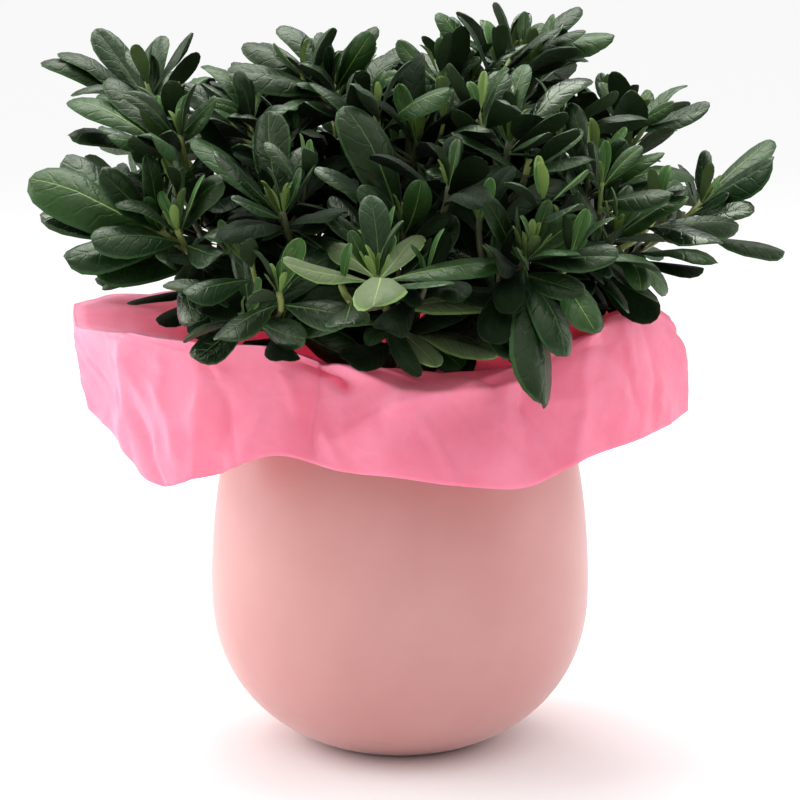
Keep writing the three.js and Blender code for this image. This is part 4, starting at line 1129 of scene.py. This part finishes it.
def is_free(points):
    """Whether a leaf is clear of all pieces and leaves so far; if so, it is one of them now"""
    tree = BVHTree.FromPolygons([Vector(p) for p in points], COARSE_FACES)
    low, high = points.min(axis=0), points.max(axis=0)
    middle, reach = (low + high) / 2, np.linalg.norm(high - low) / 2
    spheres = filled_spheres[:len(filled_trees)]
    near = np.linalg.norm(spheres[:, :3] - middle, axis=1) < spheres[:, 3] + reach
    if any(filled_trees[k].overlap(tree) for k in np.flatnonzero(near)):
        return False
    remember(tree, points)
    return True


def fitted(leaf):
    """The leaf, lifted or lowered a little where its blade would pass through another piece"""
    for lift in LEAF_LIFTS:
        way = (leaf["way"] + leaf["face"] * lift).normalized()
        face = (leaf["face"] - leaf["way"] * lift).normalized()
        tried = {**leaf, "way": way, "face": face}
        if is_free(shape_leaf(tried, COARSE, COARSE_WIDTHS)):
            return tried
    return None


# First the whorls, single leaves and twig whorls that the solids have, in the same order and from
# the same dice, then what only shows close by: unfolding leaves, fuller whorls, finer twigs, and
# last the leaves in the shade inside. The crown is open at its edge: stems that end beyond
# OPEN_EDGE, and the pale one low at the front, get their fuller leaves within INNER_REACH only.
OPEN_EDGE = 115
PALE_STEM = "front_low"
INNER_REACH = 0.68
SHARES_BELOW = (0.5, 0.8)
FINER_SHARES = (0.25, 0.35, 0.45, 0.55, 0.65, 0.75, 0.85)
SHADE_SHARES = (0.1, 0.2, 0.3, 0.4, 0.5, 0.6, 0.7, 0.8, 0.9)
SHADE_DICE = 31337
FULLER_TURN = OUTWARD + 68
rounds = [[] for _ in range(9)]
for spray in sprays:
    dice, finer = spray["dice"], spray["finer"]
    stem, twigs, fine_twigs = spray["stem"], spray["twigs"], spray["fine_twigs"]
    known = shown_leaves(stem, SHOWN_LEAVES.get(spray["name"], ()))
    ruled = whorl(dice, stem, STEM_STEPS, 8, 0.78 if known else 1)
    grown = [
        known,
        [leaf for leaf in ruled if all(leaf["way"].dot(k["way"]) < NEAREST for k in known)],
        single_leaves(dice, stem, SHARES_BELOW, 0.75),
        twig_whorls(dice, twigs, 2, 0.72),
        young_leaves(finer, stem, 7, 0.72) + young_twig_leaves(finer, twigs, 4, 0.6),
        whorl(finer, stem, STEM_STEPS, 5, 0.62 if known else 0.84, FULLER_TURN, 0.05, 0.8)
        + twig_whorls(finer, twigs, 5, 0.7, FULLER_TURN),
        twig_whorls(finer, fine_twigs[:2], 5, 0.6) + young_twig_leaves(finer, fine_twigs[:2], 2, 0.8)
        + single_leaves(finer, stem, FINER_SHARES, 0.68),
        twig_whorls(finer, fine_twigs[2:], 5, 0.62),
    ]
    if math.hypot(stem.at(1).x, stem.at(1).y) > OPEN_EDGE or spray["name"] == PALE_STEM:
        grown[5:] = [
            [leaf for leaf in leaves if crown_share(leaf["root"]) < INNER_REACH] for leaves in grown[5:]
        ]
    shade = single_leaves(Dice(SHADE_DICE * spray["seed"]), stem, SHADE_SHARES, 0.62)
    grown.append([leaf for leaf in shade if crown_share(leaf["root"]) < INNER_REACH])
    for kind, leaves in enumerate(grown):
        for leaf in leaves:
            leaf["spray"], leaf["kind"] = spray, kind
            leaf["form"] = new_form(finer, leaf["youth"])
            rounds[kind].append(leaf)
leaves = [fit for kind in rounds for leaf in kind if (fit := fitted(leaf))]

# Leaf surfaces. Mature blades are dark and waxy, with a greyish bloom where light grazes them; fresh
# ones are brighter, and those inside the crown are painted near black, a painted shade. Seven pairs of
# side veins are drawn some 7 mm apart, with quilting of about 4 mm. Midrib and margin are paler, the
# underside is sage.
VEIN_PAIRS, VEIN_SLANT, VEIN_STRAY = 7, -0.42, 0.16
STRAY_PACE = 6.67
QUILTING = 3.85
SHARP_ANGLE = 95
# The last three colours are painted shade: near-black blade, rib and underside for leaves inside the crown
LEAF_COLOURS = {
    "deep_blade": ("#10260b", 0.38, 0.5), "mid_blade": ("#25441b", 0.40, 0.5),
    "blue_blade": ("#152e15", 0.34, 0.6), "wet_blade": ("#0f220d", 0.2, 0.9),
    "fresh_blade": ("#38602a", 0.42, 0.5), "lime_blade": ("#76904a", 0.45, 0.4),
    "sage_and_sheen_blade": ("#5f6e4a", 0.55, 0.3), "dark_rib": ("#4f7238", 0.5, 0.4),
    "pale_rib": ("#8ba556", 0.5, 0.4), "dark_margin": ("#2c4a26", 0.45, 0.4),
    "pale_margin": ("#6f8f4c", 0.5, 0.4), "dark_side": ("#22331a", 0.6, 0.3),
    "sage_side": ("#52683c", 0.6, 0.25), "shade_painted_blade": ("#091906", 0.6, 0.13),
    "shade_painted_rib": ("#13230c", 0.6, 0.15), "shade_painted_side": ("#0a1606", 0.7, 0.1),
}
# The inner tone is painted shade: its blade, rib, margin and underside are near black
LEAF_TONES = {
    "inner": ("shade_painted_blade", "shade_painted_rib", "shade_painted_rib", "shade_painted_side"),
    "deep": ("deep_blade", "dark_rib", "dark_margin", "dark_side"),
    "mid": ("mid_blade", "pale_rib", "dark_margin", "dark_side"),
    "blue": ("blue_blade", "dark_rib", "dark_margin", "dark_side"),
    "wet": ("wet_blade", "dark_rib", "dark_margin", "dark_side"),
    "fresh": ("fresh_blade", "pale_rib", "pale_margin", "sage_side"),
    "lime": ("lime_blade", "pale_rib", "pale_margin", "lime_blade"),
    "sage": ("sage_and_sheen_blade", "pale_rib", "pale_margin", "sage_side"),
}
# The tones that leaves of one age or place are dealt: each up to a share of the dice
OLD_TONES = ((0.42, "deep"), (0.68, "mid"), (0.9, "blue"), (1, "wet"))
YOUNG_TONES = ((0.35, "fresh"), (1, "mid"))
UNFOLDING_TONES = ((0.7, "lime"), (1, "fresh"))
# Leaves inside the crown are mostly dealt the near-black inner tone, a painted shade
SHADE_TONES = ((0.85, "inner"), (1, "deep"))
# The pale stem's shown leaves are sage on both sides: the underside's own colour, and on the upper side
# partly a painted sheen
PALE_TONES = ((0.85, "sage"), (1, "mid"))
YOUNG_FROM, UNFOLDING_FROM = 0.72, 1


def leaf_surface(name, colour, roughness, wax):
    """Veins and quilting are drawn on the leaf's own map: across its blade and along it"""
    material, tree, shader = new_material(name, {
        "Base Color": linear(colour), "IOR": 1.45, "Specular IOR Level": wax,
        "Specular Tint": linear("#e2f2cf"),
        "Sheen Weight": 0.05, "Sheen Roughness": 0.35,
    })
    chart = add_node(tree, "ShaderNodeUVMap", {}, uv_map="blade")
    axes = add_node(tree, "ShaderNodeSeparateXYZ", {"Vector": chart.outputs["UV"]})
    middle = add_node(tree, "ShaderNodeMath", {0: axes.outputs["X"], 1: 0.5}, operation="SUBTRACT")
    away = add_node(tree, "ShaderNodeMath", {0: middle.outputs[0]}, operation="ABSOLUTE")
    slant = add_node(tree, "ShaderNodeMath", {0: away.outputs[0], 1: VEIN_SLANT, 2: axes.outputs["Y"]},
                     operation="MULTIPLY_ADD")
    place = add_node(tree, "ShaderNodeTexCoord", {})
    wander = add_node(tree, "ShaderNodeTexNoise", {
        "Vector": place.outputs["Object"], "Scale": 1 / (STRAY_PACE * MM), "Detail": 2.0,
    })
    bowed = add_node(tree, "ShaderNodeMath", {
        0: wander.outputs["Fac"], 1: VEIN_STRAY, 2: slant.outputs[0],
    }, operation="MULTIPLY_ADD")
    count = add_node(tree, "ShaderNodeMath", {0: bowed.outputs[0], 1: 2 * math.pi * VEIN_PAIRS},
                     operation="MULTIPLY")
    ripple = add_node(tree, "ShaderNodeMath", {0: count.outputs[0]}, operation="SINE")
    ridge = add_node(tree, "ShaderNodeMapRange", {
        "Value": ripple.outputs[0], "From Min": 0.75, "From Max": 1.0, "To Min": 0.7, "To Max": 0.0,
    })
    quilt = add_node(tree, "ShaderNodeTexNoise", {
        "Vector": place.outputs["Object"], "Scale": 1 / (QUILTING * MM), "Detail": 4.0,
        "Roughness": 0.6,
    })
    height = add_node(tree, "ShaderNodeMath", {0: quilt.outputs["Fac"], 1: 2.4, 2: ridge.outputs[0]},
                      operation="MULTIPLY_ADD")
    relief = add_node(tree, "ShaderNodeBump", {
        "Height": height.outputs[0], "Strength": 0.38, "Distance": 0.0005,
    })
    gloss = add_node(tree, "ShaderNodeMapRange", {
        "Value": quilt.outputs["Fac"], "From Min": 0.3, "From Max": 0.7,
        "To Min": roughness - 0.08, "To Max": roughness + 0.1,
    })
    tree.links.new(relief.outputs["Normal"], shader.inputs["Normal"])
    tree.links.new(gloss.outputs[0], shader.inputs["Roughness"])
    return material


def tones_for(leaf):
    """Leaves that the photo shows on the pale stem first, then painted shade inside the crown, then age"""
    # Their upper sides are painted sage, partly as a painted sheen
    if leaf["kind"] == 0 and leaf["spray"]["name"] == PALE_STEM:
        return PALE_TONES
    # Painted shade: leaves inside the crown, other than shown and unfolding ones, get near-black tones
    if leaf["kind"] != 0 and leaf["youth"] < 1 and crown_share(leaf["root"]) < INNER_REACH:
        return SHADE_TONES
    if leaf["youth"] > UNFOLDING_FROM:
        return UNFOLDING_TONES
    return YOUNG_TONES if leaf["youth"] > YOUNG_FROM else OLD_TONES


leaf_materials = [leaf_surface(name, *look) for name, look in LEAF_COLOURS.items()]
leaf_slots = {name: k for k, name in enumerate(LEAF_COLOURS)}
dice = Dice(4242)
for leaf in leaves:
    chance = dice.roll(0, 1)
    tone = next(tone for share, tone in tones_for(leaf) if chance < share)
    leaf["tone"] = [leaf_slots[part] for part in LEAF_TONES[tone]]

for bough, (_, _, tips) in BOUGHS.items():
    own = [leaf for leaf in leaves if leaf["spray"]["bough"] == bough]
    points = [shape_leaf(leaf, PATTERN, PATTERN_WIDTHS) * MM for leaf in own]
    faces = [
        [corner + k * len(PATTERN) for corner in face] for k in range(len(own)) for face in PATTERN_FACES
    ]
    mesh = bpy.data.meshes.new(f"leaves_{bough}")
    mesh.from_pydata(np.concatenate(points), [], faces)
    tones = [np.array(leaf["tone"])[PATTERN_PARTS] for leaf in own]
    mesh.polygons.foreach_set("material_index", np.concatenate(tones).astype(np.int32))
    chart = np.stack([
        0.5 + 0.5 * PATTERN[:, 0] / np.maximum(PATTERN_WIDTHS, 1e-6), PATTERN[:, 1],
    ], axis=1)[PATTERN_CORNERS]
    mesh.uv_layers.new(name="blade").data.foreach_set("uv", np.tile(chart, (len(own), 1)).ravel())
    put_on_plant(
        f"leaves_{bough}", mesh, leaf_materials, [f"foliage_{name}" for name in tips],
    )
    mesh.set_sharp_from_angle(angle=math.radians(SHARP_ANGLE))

▸ **Set exercise**
Reproduce, please, the lines of the material from its first line down to the line containing "return None", keeping both ends and nothing beyond them.

▸ **Solution for this problem**
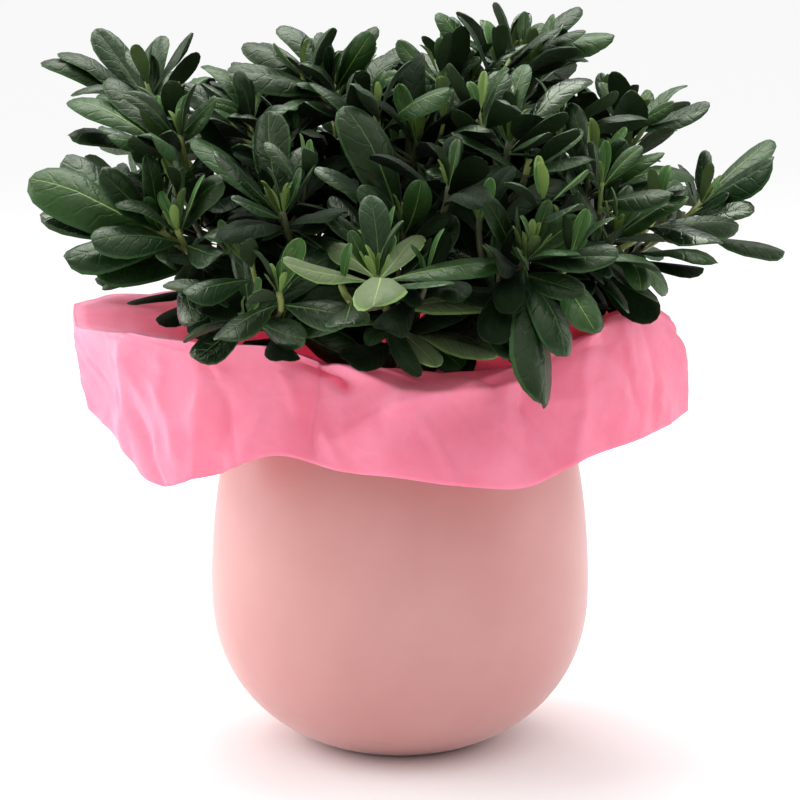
Keep writing the three.js and Blender code for this image. This is part 4, starting at line 1129 of scene.py. This part finishes it.
def is_free(points):
    """Whether a leaf is clear of all pieces and leaves so far; if so, it is one of them now"""
    tree = BVHTree.FromPolygons([Vector(p) for p in points], COARSE_FACES)
    low, high = points.min(axis=0), points.max(axis=0)
    middle, reach = (low + high) / 2, np.linalg.norm(high - low) / 2
    spheres = filled_spheres[:len(filled_trees)]
    near = np.linalg.norm(spheres[:, :3] - middle, axis=1) < spheres[:, 3] + reach
    if any(filled_trees[k].overlap(tree) for k in np.flatnonzero(near)):
        return False
    remember(tree, points)
    return True


def fitted(leaf):
    """The leaf, lifted or lowered a little where its blade would pass through another piece"""
    for lift in LEAF_LIFTS:
        way = (leaf["way"] + leaf["face"] * lift).normalized()
        face = (leaf["face"] - leaf["way"] * lift).normalized()
        tried = {**leaf, "way": way, "face": face}
        if is_free(shape_leaf(tried, COARSE, COARSE_WIDTHS)):
            return tried
    return None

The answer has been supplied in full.